**SET PROBLEM:**
Where a line in the listing contains the string "picture", copy that line out.

**ROWS:**
========================
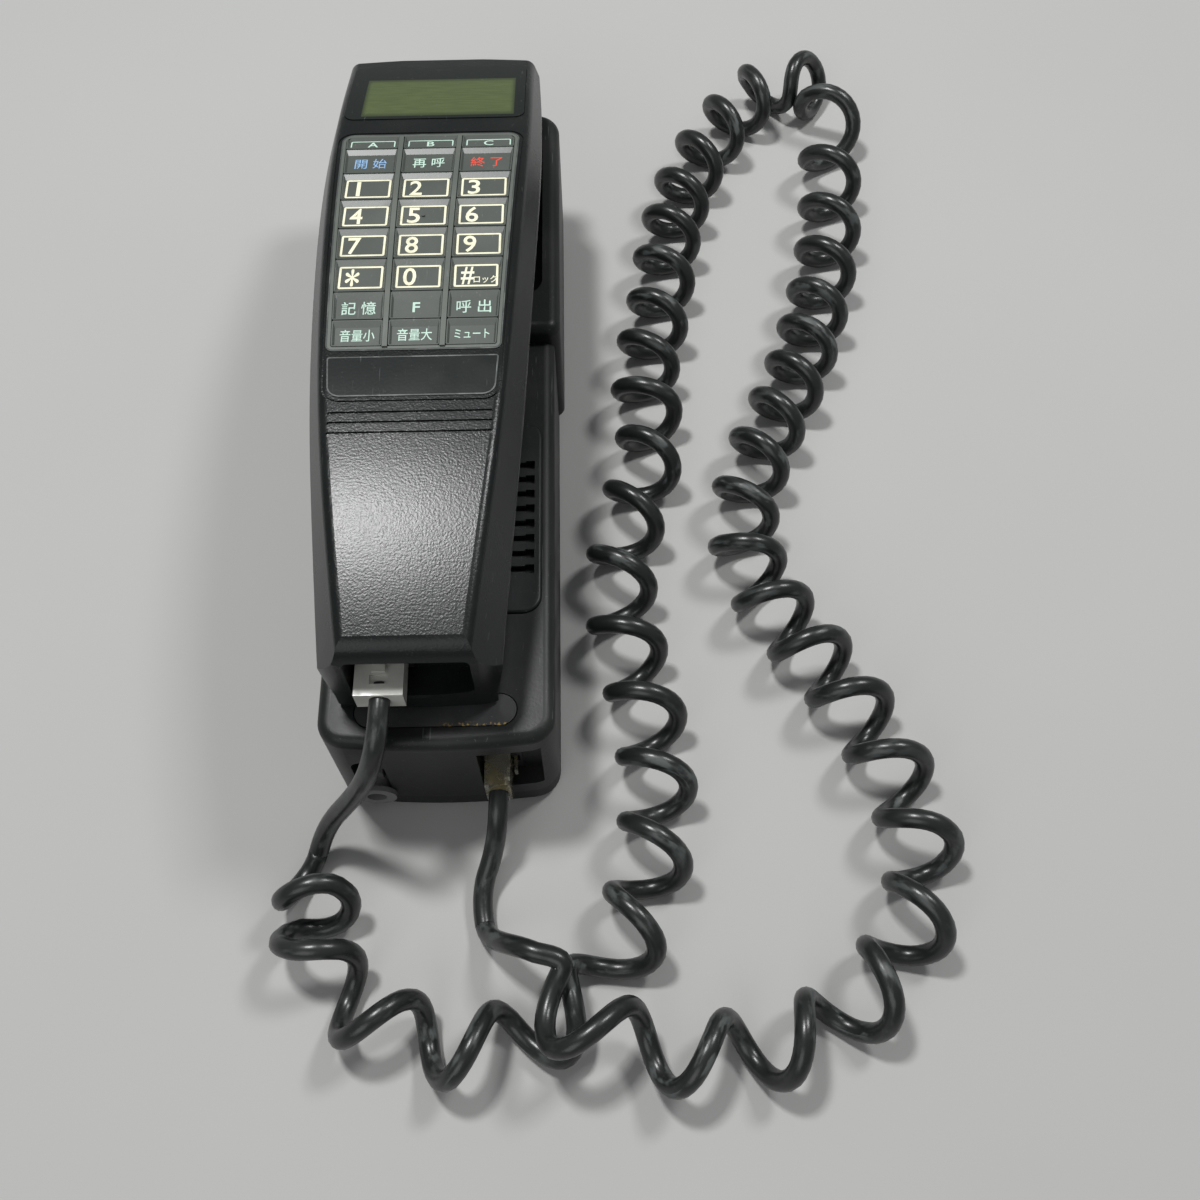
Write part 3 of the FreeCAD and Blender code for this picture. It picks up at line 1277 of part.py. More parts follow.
def arc_between(start, heading, end):
    """Arc from start, leaving along heading, to end."""
    chord = minus(end, start)
    length = size_of(chord)
    along = unit(chord)
    across = minus(heading, plus((0, 0, 0), along, dot(heading, along)))
    if size_of(across) < 1e-7:
        return Part.LineSegment(vec(*start), vec(*end)).toShape(), None
    half = math.acos(max(-1.0, min(1.0, dot(heading, along))))
    middle = plus(plus(start, chord, 0.5), unit(across), length / 2 * math.tan(half / 2))
    radius = length / 2 / math.sin(half)
    return Part.Arc(vec(*start), vec(*middle), vec(*end)).toShape(), radius


def biarc(first, last):
    """Two arcs that join two places and keep both headings."""
    start, leaving = first
    end, arriving = last
    chord = minus(end, start)
    both = plus(leaving, arriving)
    spread = 2 * (1 - dot(leaving, arriving))
    reach = size_of(chord) ** 2 / (2 * dot(chord, both))
    if spread > 1e-9:
        root = math.sqrt(dot(chord, both) ** 2 + spread * dot(chord, chord))
        reach = (root - dot(chord, both)) / spread
    middle = plus(plus(start, leaving, reach), plus(end, arriving, -reach))
    middle = plus((0, 0, 0), middle, 0.5)
    heading = unit(minus(middle, plus(start, leaving, reach)))
    one, radius_one = arc_between(start, leaving, middle)
    two, radius_two = arc_between(middle, heading, end)
    return [one, two], [radius_one, radius_two]


def least_gap(points):
    """Least free space between stretches of the curls that aren't neighbours."""
    travelled = [0.0]
    for a, b in zip(points, points[1:]):
        travelled.append(travelled[-1] + size_of(minus(b, a)))
    cells = {}
    cell = 12.0
    for index, point in enumerate(points):
        cells.setdefault(tuple(int(c // cell) for c in point), []).append(index)
    least = FAR
    for (a, b, c), members in cells.items():
        near = [j for i in (-1, 0, 1) for k in (-1, 0, 1) for m in (-1, 0, 1)
                for j in cells.get((a + i, b + k, c + m), ())]
        for one in members:
            for two in near:
                if travelled[two] - travelled[one] > 3.0 * CURL_R:
                    least = min(least, size_of(minus(points[one], points[two])))
    return least - 2 * CORD_R


def tube_along(edges, start, heading):
    path = Part.Wire(edges)
    circle = Part.Wire(Part.makeCircle(CORD_R, vec(*start), vec(*heading)))
    return path.makePipeShell([circle], True, False)


def cord_curls():
    nodes = curl_nodes()
    edges = []
    radii = []
    for first, last in zip(nodes, nodes[1:]):
        arcs, sizes = biarc(first, last)
        edges += arcs
        radii += [size for size in sizes if size]
    lead_in = plus(nodes[0][0], nodes[0][1], -2 * CORD_R)
    lead_out = plus(nodes[-1][0], nodes[-1][1], 2 * CORD_R)
    edges.insert(0, Part.LineSegment(vec(*lead_in), vec(*nodes[0][0])).toShape())
    edges.append(Part.LineSegment(vec(*nodes[-1][0]), vec(*lead_out)).toShape())
    tube = tube_along(edges, lead_in, nodes[0][1])
    points = []
    for edge in edges:
        steps = max(2, int(edge.Length / 0.5))
        for step in range(steps):
            spot = edge.valueAt(edge.FirstParameter
                                + (edge.LastParameter - edge.FirstParameter) * step / steps)
            points.append((spot.x, spot.y, spot.z))
    length = sum(edge.Length for edge in edges)
    print("curls", round(CURL_ROUTE[-1][4] - CURL_ROUTE[0][4], 1), "length", round(length, 1),
          "volume share", round(tube.Volume / (math.pi * CORD_R ** 2 * length), 4),
          "tightest radius", round(min(radii), 2), "least gap", round(least_gap(points), 2))
    return tube, lead_in, lead_out, nodes


def cord_lead(points, name):
    """Stretch of cord that isn't curled: straight runs joined by tangent arcs."""
    pieces, _ = rounded_route(points)
    edges = []
    radii = []
    for piece in pieces:
        start = piece["start"]
        if piece["length"] < 1e-6:
            continue
        middle, _ = along_piece(piece, piece["length"] / 2)
        end, _ = along_piece(piece, piece["length"])
        if piece["radius"] is None:
            edges.append(Part.LineSegment(vec(*start), vec(*end)).toShape())
        else:
            edges.append(Part.Arc(vec(*start), vec(*middle), vec(*end)).toShape())
            radii.append(round(piece["radius"], 1))
    tube = tube_along(edges, points[0], pieces[0]["heading"])
    length = sum(edge.Length for edge in edges)
    print(name, "length", round(length, 1), "radii", radii,
          "volume share", round(tube.Volume / (math.pi * CORD_R ** 2 * length), 4))
    return tube


def handset_parts():
    outer = handset_form(0.0)
    inner = handset_form(WALL)
    middle = handset_form(WALL / 2)
    room = handset_form(WALL + SEAT_GAP)
    upper = above_parting()
    parts = {
        "handset_top_shell": handset_top_shell(outer, inner, middle, upper),
        "handset_bottom_shell": handset_bottom_shell(outer, inner, middle, upper),
        "display_window": display_window(),
        "lcd_module": lcd_module(),
        "keypad_mat": keypad_mat(room),
        "badge_plate": badge_plate(),
        "key_contact_sheet": key_contact_sheet(room),
        "handset_circuit_board": handset_circuit_board(),
        "earpiece_receiver": capsule(0.0, EARPIECE_Y, EAR_Z + WALL, EARPIECE_R, EARPIECE_DEPTH),
        "microphone": capsule(0.0, MOUTHPIECE_Y, MOUTH_Z + WALL, MOUTHPIECE_R, MOUTHPIECE_DEPTH),
        "handset_screws": handset_screws(),
    }
    for row, names in enumerate(KEY_NAMES):
        for column, name in enumerate(names):
            parts["key_" + name] = key(row, column)
    placed = {name: in_handset(shape) for name, shape in parts.items()}
    placed["handset_jack"] = at_handset_end(socket(PLUG_STANDOFF_HANDSET + RECESS_DEPTH))
    return placed


def cradle_parts():
    return {
        "cradle_shell": cradle_shell(),
        "cradle_base_plate": cradle_base_plate(),
        "grille_panel": grille_panel(),
        "deck_cover_plate": deck_cover_plate(),
        "cradle_speaker": cradle_speaker(),
        "cradle_circuit_board": cradle_circuit_board(),
        "cradle_jack": in_cradle(turned_for_cradle(socket(PLUG_STANDOFF + POCKET_DEPTH))),
        "cradle_screws": cradle_screws(),
        "rubber_feet": rubber_feet(),
        "mounting_inserts": mounting_inserts(),
        "cable_gland": cable_gland(),
        "hook_plunger": hook_plunger(),
        "hook_switch": hook_switch(),
    }


def cord_parts():
    curls, lead_in, lead_out, nodes = cord_curls()
    first = nodes[0][1]
    last = nodes[-1][1]
    handset_route = list(HANDSET_LEAD) + [plus(lead_in, first, -LEAD_RUN), lead_in]
    cradle_route = [lead_out, plus(lead_out, last, LEAD_RUN)] + list(CRADLE_LEAD)
    return {
        "handset_plug": at_handset_end(plug()),
        "handset_plug_contacts": at_handset_end(plug_contacts()),
        "cradle_plug": in_cradle(turned_for_cradle(plug())),
        "cradle_plug_contacts": in_cradle(turned_for_cradle(plug_contacts())),
        "cord_handset_lead": cord_lead(handset_route, "cord_handset_lead"),
        "cord_curls": curls,
        "cord_cradle_lead": cord_lead(cradle_route, "cord_cradle_lead"),
    }


def main():
    os.makedirs("parts", exist_ok=True)
    parts = {}
    parts.update(cradle_parts())
    parts.update(handset_parts())
    parts.update(cord_parts())
    for name, shape in parts.items():
        bounds = shape.BoundBox
        print(name, len(shape.Solids), "solids", "valid" if shape.isValid() else "INVALID",
              [round(v, 2) for v in (bounds.XMin, bounds.XMax, bounds.YMin, bounds.YMax,
                                     bounds.ZMin, bounds.ZMax)], round(shape.Volume, 1))
        shape.exportStep("parts/" + name + ".step")
    print(len(parts), "nodes")


if __name__ == "__main__":
    main()
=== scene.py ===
"""Looks of a car telephone handset lying in its cradle, with its long curly cord."""
import logging
import math
from dataclasses import dataclass, field
from enum import Enum
from itertools import accumulate

import bmesh
import bpy
from mathutils import Matrix, Vector


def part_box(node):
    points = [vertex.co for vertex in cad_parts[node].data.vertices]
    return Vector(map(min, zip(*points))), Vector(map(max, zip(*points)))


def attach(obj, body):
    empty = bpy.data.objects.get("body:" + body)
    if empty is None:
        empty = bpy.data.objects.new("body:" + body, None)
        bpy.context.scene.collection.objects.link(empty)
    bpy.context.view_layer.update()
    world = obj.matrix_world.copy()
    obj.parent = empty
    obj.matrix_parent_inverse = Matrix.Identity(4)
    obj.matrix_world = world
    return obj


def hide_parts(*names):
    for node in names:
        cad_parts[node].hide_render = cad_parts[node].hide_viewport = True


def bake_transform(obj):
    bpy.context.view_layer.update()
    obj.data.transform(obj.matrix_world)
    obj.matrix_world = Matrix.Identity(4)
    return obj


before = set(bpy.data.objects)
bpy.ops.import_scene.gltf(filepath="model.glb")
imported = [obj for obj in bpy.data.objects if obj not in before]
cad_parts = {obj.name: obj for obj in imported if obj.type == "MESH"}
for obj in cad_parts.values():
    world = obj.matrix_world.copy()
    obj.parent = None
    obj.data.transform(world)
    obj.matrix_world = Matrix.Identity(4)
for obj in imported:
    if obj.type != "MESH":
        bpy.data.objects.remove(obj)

logging.basicConfig(level=logging.INFO, format="%(levelname)s %(message)s")
log = logging.getLogger("handset")

Colour = tuple[float, float, float]
Point = tuple[float, float, float]
Limits = tuple[float, float]
Node = bpy.types.Node
Socket = bpy.types.NodeSocket
Sockets = bpy.types.bpy_prop_collection
Tree = bpy.types.NodeTree
Material = bpy.types.Material
Piece = bpy.types.Object


class Tone(Enum):
    """Colours that the printed legends come in."""

    CREAM = (0.80, 0.78, 0.58)
    PALE_GREEN = (0.50, 0.68, 0.58)
    BLUE = (0.24, 0.40, 0.62)
    RED = (0.72, 0.07, 0.04)


class Layout(Enum):
    """Ways a legend is set on its key."""

    DIGIT = "bold figure at the left in a full frame"
    OPEN_FRAME = "letter in the middle of a frame that is open below"
    BARE = "word in the middle with no frame"


def deselect_all() -> None:
    if bpy.context.object is not None and bpy.context.object.mode != "OBJECT":
        bpy.ops.object.mode_set(mode="OBJECT")
    bpy.ops.object.select_all(action="DESELECT")


def pick(obj: Piece) -> None:
    """Make one object the active and only selected one."""
    deselect_all()
    bpy.context.view_layer.objects.active = obj
    obj.select_set(True)


def settle(obj: Piece, matrix: Matrix) -> None:
    """Move an object by a matrix and put that place into its mesh."""
    obj.matrix_world = matrix @ obj.matrix_world
    pick(obj)
    bpy.ops.object.transform_apply(location=True, rotation=True, scale=True)


def edit_all() -> None:
    """Enter edit mode with the whole mesh selected."""
    bpy.ops.object.mode_set(mode="EDIT")
    bpy.ops.mesh.select_all(action="SELECT")


def edit_only(kind: str, parts: dict[int, bool]) -> None:
    """Enter edit mode with only the wanted parts selected, where kind is VERT or FACE."""
    bpy.ops.object.mode_set(mode="EDIT")
    bpy.ops.mesh.select_mode(type=kind)
    bpy.ops.mesh.select_all(action="DESELECT")
    bpy.ops.object.mode_set(mode="OBJECT")
    mesh = bpy.context.object.data
    members = mesh.vertices if kind == "VERT" else mesh.polygons
    for index, wanted in parts.items():
        members[index].select = wanted
    bpy.ops.object.mode_set(mode="EDIT")


def linked(name: str, data: bpy.types.ID) -> Piece:
    """New object of the scene around some data."""
    obj = bpy.data.objects.new(name, data)
    bpy.context.collection.objects.link(obj)
    return obj


def join(objects: list[Piece], name: str) -> Piece:
    """Join several meshes into one named piece.

    Args:
        objects: the meshes, the first of which takes the others in.
        name: name of the piece.

    Returns:
        The joined object.
    """
    pick(objects[0])
    for obj in objects[1:]:
        obj.select_set(True)
    if len(objects) > 1:
        bpy.ops.object.join()
    objects[0].name = name
    objects[0].data.name = name
    return objects[0]


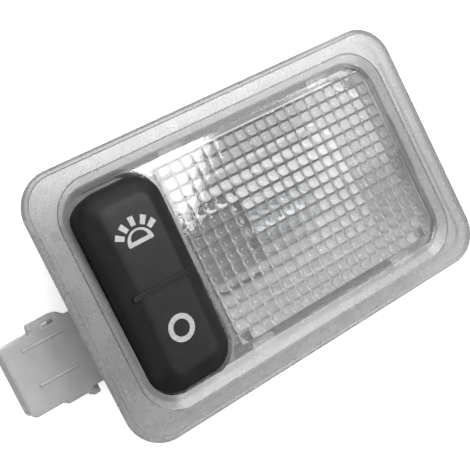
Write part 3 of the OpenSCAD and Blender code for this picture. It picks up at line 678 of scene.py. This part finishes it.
========================
**CORRECT ANSWER:**
Write part 3 of the FreeCAD and Blender code for this picture. It picks up at line 1277 of part.py. More parts follow.
Write part 3 of the OpenSCAD and Blender code for this picture. It picks up at line 678 of scene.py. This part finishes it.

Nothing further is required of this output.